== DIRECTIONS ==
Copy every record below, exactly as written.

== SUPPLIED DATA ==
>>
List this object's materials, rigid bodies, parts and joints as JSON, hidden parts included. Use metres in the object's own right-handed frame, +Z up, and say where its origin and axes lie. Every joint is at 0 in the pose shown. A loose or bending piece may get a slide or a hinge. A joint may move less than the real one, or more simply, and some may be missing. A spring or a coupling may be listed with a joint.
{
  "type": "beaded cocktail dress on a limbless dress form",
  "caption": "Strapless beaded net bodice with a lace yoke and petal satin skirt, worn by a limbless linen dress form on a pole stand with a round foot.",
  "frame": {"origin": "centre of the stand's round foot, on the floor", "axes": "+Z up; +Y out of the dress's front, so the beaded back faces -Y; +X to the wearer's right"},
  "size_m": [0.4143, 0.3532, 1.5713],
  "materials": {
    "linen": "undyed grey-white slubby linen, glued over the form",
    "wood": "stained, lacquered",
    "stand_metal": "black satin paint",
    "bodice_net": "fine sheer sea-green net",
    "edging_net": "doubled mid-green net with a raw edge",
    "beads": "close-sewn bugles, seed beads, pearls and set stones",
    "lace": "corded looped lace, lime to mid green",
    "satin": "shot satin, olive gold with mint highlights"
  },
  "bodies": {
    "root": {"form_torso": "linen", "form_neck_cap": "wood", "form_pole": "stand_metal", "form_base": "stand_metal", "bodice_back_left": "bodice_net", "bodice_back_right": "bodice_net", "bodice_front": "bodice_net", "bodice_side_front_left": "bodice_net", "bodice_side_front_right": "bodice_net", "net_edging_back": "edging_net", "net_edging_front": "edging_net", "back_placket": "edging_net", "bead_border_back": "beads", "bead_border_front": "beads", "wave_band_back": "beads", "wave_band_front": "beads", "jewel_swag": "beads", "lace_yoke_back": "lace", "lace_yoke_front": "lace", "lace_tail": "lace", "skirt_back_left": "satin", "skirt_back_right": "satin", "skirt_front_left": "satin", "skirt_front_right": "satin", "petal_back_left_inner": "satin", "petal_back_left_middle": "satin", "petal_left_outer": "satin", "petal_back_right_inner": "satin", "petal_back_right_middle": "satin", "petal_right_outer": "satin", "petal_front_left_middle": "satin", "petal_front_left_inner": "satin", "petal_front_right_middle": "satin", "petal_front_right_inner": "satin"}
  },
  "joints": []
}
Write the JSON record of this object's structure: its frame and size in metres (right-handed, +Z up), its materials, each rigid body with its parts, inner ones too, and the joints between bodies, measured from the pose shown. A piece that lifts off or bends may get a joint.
<<
== COMPLETE ANSWER ==
List this object's materials, rigid bodies, parts and joints as JSON, hidden parts included. Use metres in the object's own right-handed frame, +Z up, and say where its origin and axes lie. Every joint is at 0 in the pose shown. A loose or bending piece may get a slide or a hinge. A joint may move less than the real one, or more simply, and some may be missing. A spring or a coupling may be listed with a joint.
{
  "type": "beaded cocktail dress on a limbless dress form",
  "caption": "Strapless beaded net bodice with a lace yoke and petal satin skirt, worn by a limbless linen dress form on a pole stand with a round foot.",
  "frame": {"origin": "centre of the stand's round foot, on the floor", "axes": "+Z up; +Y out of the dress's front, so the beaded back faces -Y; +X to the wearer's right"},
  "size_m": [0.4143, 0.3532, 1.5713],
  "materials": {
    "linen": "undyed grey-white slubby linen, glued over the form",
    "wood": "stained, lacquered",
    "stand_metal": "black satin paint",
    "bodice_net": "fine sheer sea-green net",
    "edging_net": "doubled mid-green net with a raw edge",
    "beads": "close-sewn bugles, seed beads, pearls and set stones",
    "lace": "corded looped lace, lime to mid green",
    "satin": "shot satin, olive gold with mint highlights"
  },
  "bodies": {
    "root": {"form_torso": "linen", "form_neck_cap": "wood", "form_pole": "stand_metal", "form_base": "stand_metal", "bodice_back_left": "bodice_net", "bodice_back_right": "bodice_net", "bodice_front": "bodice_net", "bodice_side_front_left": "bodice_net", "bodice_side_front_right": "bodice_net", "net_edging_back": "edging_net", "net_edging_front": "edging_net", "back_placket": "edging_net", "bead_border_back": "beads", "bead_border_front": "beads", "wave_band_back": "beads", "wave_band_front": "beads", "jewel_swag": "beads", "lace_yoke_back": "lace", "lace_yoke_front": "lace", "lace_tail": "lace", "skirt_back_left": "satin", "skirt_back_right": "satin", "skirt_front_left": "satin", "skirt_front_right": "satin", "petal_back_left_inner": "satin", "petal_back_left_middle": "satin", "petal_left_outer": "satin", "petal_back_right_inner": "satin", "petal_back_right_middle": "satin", "petal_right_outer": "satin", "petal_front_left_middle": "satin", "petal_front_left_inner": "satin", "petal_front_right_middle": "satin", "petal_front_right_inner": "satin"}
  },
  "joints": []
}
Write the JSON record of this object's structure: its frame and size in metres (right-handed, +Z up), its materials, each rigid body with its parts, inner ones too, and the joints between bodies, measured from the pose shown. A piece that lifts off or bends may get a joint.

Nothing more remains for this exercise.